In the confusion following the Turkish onslaught conflicting reports emerged on YPG movements.

U . Vice President Joe Biden, left, and Turkish President Recep Tayyip Erdogan shake hands after a meeting in Ankara, Turkey, August 24, 2016. (Kayhan Ozer, Presidential Press Service Pool via AP)
U . Vice President Joe Biden, left, and Turkish President Recep Tayyip Erdogan shake hands after a meeting in Ankara, Turkey, August 24, 2016. (Kayhan Ozer, Presidential Press Service Pool via AP)

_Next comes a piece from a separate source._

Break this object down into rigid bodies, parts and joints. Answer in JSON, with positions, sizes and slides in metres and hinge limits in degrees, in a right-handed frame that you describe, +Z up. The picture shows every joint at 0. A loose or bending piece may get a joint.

A spokesman for the US-led coalition against IS had tweeted that the Syrian Kurdish forces “have moved east across the Euphrates to prepare for the eventual liberation” of the IS stronghold of Raqqa.

The Britain-based Syrian Observatory for Human Rights said only a small number of the Kurdish forces had moved east back across the river, and most were still on the western side.

The Kurdish forces were still present around the Syrian town of Manbij seized from IS earlier this month, which lies well west of the Euphrates, it added.